Ok, who put the one about getting a King James Bible from American Eagle after saying Merry Christmas … I’m waiting for my phony posts to be approved by the administrator (a.k.a. St. Peter).
Cause Jesus is the reason for the season. That and some old Roman god and forest dwelling Western European pagans.
Who are the Christian principals upon which our country was founded? And is that a literal “founded upon”, as in, the principals were ripped from their offices and made to lie on the dirt as paving stones were placed on top of them? Were they dropped into postholes to serve as cornerstones under government buildings? That seems really rough on them.
What about my beloved BevMo? There’ll be no drinking of Wassail this year if the bastard bitch doesn’t tell me how good my Xmas better be. Wassail! Wassail!!!11!
How do you observe “holloween” anyway?
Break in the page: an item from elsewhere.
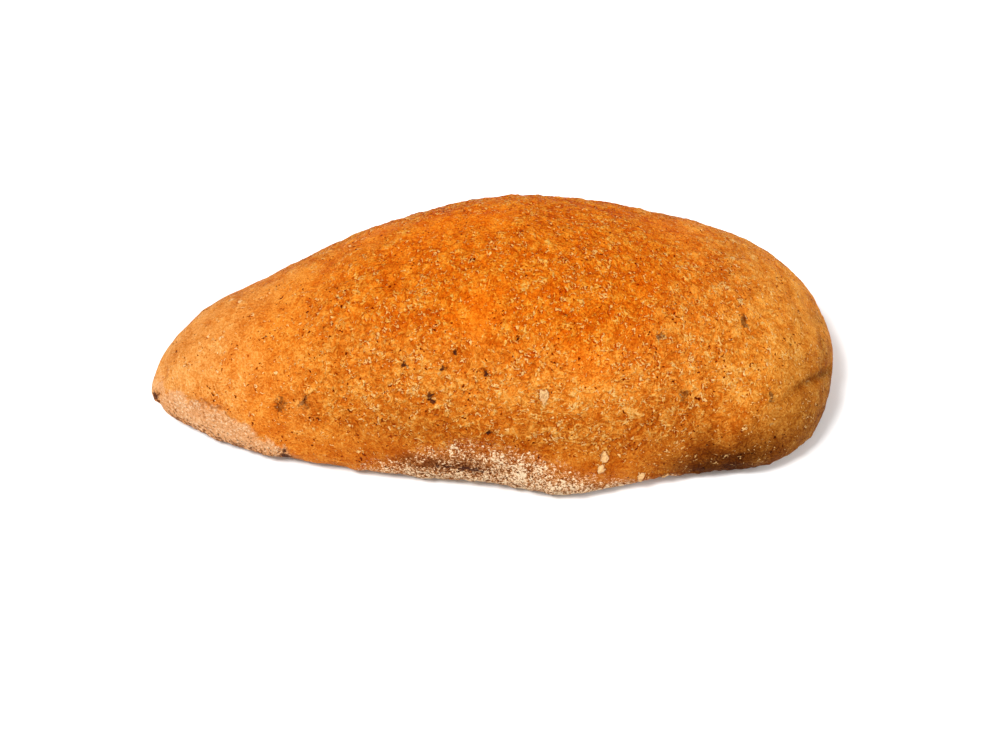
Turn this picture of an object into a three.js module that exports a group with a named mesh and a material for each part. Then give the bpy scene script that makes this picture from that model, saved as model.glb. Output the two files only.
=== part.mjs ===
// A hand-shaped bread roll: one baked body, full and blunt at one end, tapering to a small nub at the other.
// Millimetres, +Z up. X runs along the roll from the nub (-X) to the blunt end (+X), and -Y is the front.
// The foot the roll was baked on is flat and lies on z = 0; the origin is the bottom centre of the bounding box.
import * as THREE from 'three';
import { mergeVertices } from 'three/addons/utils/BufferGeometryUtils.js';

// Driving dimensions.
const LENGTH = 170;
const WIDTH = 82;
const HEIGHT = 50;

// Height of the widest line above the foot, and how far the foot is tucked in beneath it.
const RIM_HEIGHT = 0.15 * HEIGHT;
const FOOT_TUCK = 0.07 * WIDTH;

// How full the dome is across the roll: 2 is an ellipse, more is squarer at the shoulders.
const DOME_FULLNESS = 2.1;

// The tip sits in front of the long axis; the middle line of the roll swings out to it over this share.
const TIP_OFFSET = 0.08 * WIDTH;
const TIP_SWING = 0.35;

// Distances over which the ends round off; those of the back hold for the crown too.
const TIP_FRONT_ROUNDING = 0.04 * LENGTH;
const TIP_BACK_ROUNDING = 0.12 * LENGTH;
const BLUNT_FRONT_ROUNDING = 0.155 * LENGTH;
const BLUNT_BACK_ROUNDING = 0.22 * LENGTH;

// Shape along the roll, at stations from the nub (0) to the blunt end (1): the crown as a share of the height,
// the reach of the front and of the back from the long axis as a share of the width.
const STATIONS = [
  { along: 0.0, crown: 0.42, front: 0.05, back: 0.2 },
  { along: 0.15, crown: 0.58, front: 0.28, back: 0.28 },
  { along: 0.35, crown: 0.86, front: 0.42, back: 0.4 },
  { along: 0.5, crown: 0.99, front: 0.455, back: 0.45 },
  { along: 0.65, crown: 0.95, front: 0.475, back: 0.455 },
  { along: 0.8, crown: 0.77, front: 0.44, back: 0.425 },
  { along: 1.0, crown: 0.58, front: 0.445, back: 0.44 },
];

// Lip of dough that spread along the baking surface at the front.
const LIP = { along: 0.59, spread: 0.08, reach: 0.045 * WIDTH, top: 0.3 * HEIGHT };

// Mesh steps: along the roll, over the dome from front to back, and round each lower edge.
const STEPS_ALONG = 76;
const STEPS_DOME = 26;
const STEPS_EDGE = 5;

// Points each rail along the roll is sampled at, and how close corners are before they count as one.
const RAIL_SAMPLES = 400;
const SAME_POINT = 1e-4;

const CRUST = { color: 0xd9822f, roughness: 0.62, metalness: 0 };

// A smooth curve through one column of the stations, read at a share of the length.
function railThrough(column) {
  const points = STATIONS.map((station) => new THREE.Vector3(station.along, station[column], 0));
  const curve = new THREE.CatmullRomCurve3(points, false, 'centripetal');
  const samples = curve.getPoints(RAIL_SAMPLES);
  return (along) => {
    const next = samples.findIndex((sample) => sample.x >= along);
    if (next <= 0) {
      return samples[0].y;
    }
    const before = samples[next - 1];
    const after = samples[next];
    return THREE.MathUtils.mapLinear(along, before.x, after.x, before.y, after.y);
  };
}

const crownRail = railThrough('crown');
const frontRail = railThrough('front');
const backRail = railThrough('back');

// Rises from 0 at an end to 1 once past the rounding, along a quarter of a circle.
function endRound(distance, rounding) {
  const inward = 1 - Math.min(distance / rounding, 1);
  return Math.sqrt(1 - inward * inward);
}

// Shape of the cross-section at a share of the length.
function sectionAt(along) {
  const fromTip = along * LENGTH;
  const fromBlunt = LENGTH - fromTip;
  const frontRound = endRound(fromTip, TIP_FRONT_ROUNDING) * endRound(fromBlunt, BLUNT_FRONT_ROUNDING);
  const backRound = endRound(fromTip, TIP_BACK_ROUNDING) * endRound(fromBlunt, BLUNT_BACK_ROUNDING);
  const footRound = endRound(Math.min(fromTip, fromBlunt), FOOT_TUCK);
  const swing = Math.max(0, 1 - along / TIP_SWING);
  return {
    x: fromTip - LENGTH / 2,
    middle: -TIP_OFFSET * swing * swing,
    crown: RIM_HEIGHT + (HEIGHT * crownRail(along) - RIM_HEIGHT) * backRound,
    foot: RIM_HEIGHT * (1 - footRound),
    front: WIDTH * frontRail(along) * frontRound,
    back: WIDTH * backRail(along) * backRound,
    lip: LIP.reach * Math.exp(-(((along - LIP.along) / LIP.spread) ** 2)),
  };
}

// One side of the section as [reach, height] pairs: round the lower edge from the foot, then up to the crown.
function sidePoints(section, reach, lip) {
  const tuck = Math.min(FOOT_TUCK, reach);
  const points = [];
  for (let step = 0; step < STEPS_EDGE; step += 1) {
    const angle = (Math.PI / 2) * (step / STEPS_EDGE);
    const height = RIM_HEIGHT - (RIM_HEIGHT - section.foot) * Math.cos(angle);
    points.push([reach - tuck + tuck * Math.sin(angle) + lip, height]);
  }
  for (let step = 0; step < STEPS_DOME / 2; step += 1) {
    const angle = (Math.PI / 2) * (step / (STEPS_DOME / 2));
    const height = RIM_HEIGHT + (section.crown - RIM_HEIGHT) * Math.sin(angle) ** (2 / DOME_FULLNESS);
    const lipShare = Math.max(0, 1 - (height - RIM_HEIGHT) / LIP.top);
    points.push([reach * Math.cos(angle) ** (2 / DOME_FULLNESS) + lip * lipShare, height]);
  }
  return points;
}

// The closed ring of points of one cross-section, from the front of the foot over the crown to the back.
function ringAt(along) {
  const section = sectionAt(along);
  const front = sidePoints(section, section.front, section.lip);
  const back = sidePoints(section, section.back, 0);
  const point = (reach, height) => new THREE.Vector3(section.x, section.middle + reach, height);
  const ring = front.map(([reach, height]) => point(-reach, height));
  ring.push(point(0, section.crown));
  back.reverse().forEach(([reach, height]) => ring.push(point(reach, height)));
  return ring;
}

// Stations crowd towards the ends, where the body turns fastest.
function rings() {
  const list = [];
  for (let step = 1; step < STEPS_ALONG; step += 1) {
    list.push(ringAt((1 - Math.cos((Math.PI * step) / STEPS_ALONG)) / 2));
  }
  return list;
}

// The point that closes an end: level with the middle of the last ring, at the end of the roll.
function endPoint(ring, x) {
  const middle = new THREE.Box3().setFromPoints(ring).getCenter(new THREE.Vector3());
  return middle.setX(x);
}

// Skins the rings into one closed surface with a point at each end.
function skin(list) {
  const tip = endPoint(list[0], -LENGTH / 2);
  const blunt = endPoint(list[list.length - 1], LENGTH / 2);
  const count = list[0].length;
  const corners = [];
  for (let side = 0; side < count; side += 1) {
    const next = (side + 1) % count;
    corners.push(tip, list[0][side], list[0][next]);
    for (let row = 0; row + 1 < list.length; row += 1) {
      const [a, b] = [list[row][side], list[row][next]];
      const [c, d] = [list[row + 1][next], list[row + 1][side]];
      corners.push(a, d, c, a, c, b);
    }
    const last = list[list.length - 1];
    corners.push(blunt, last[next], last[side]);
  }
  return mergeVertices(new THREE.BufferGeometry().setFromPoints(corners), SAME_POINT);
}

// Puts the origin at the bottom centre of the bounding box.
function centreOnFoot(geometry) {
  geometry.computeBoundingBox();
  const centre = geometry.boundingBox.getCenter(new THREE.Vector3());
  geometry.translate(-centre.x, -centre.y, -geometry.boundingBox.min.z);
  return geometry;
}

function breadRoll() {
  const geometry = centreOnFoot(skin(rings()));
  geometry.computeVertexNormals();
  const mesh = new THREE.Mesh(geometry, new THREE.MeshStandardMaterial(CRUST));
  mesh.name = 'bread_roll';
  return mesh;
}

const roll = new THREE.Group();
roll.add(breadRoll());

export default roll;
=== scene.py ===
"""A hand-shaped bread roll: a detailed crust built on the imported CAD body, on a pale studio floor.

Metres, in the CAD frame: X runs along the roll from the tapered tip (low X) to the blunt end (high X),
-Y is the front that the camera looks at, and the flat foot lies on z = 0. Places on the roll are shares
of its length from the tip, of its width from the front, and of its height from the foot.
"""

import math

import bmesh
import bpy
import numpy as np
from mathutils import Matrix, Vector, noise
from mathutils.bvhtree import BVHTree


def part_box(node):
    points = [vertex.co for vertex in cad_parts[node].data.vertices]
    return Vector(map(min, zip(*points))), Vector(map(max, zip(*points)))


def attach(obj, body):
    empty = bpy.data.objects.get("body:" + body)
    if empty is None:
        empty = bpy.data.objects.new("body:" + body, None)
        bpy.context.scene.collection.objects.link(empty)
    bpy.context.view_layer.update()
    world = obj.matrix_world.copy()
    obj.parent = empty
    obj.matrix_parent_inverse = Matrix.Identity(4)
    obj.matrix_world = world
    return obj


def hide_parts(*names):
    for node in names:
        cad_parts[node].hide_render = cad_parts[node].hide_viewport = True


MM = 0.001

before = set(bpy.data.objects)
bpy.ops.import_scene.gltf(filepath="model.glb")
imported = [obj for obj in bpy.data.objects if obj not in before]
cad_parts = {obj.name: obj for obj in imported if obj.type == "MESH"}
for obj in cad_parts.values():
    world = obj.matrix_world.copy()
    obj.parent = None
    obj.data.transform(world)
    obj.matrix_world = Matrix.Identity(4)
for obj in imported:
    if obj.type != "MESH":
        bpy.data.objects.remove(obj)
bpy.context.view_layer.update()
LOW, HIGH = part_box("bread_roll")
LENGTH, WIDTH, HEIGHT = HIGH - LOW

# Broad colours of the crust, linear red, green and blue.
ORANGE = (0.78, 0.22, 0.018)
TAN = (0.76, 0.29, 0.06)
OCHRE = (0.84, 0.28, 0.028)
DEEP_ORANGE = (0.78, 0.17, 0.005)
BROWN_ORANGE = (0.51, 0.122, 0.007)
DARK_BROWN = (0.09, 0.022, 0.002)
RED_BROWN = (0.42, 0.13, 0.03)
PALE_DOUGH = (0.78, 0.36, 0.14)
FOOT_BROWN = (0.4, 0.2, 0.08)

# Colours of what lies on it.
DUSTY = (0.76, 0.37, 0.15)
# The flour colour also paints highlights on the pale strip.
FLOUR_AND_HIGHLIGHT = (1.0, 0.75, 0.48)
# The flake colour also paints highlights on torn flecks.
FLAKE_AND_HIGHLIGHT = (1.0, 0.6, 0.26)
DARK_SPECK = (0.07, 0.02, 0.012)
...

Fasting?
“I was made to feel very uncomfortable by their employees who would only respond to my ‘Merry Christmas’ with a ‘Happy Holidays’. If they know I believe in Jesus, why can’t they just wish me a Merry Christmas???”
I can actually get behind this one. I mean come on, it’s okay to have a religiously neutral store policy, but if someone tells you they root for Christmas it’s okay to wish them a good one.
All my shopping is now going to happen in Switzerland.
[re=469160]Mr. Tusks[/re]: Unless, like me, you enjoy watching their faces turn crimson right before their heads explode.
Another unintentionally hilarious comment: “Just saw the new Gap commercial. I am so disappointed that I will not be shopping at Gap or her sister stores again until they have a change of heart. I don’t understand why they can’t just say Merry Christmas, accept my money, and end it there. I don’t expect them to have a live nativity outside their store or give out tracts with each purchase. Just celebrate the holiday America has always celebrated, Christmas, and keep your mouths shut!!”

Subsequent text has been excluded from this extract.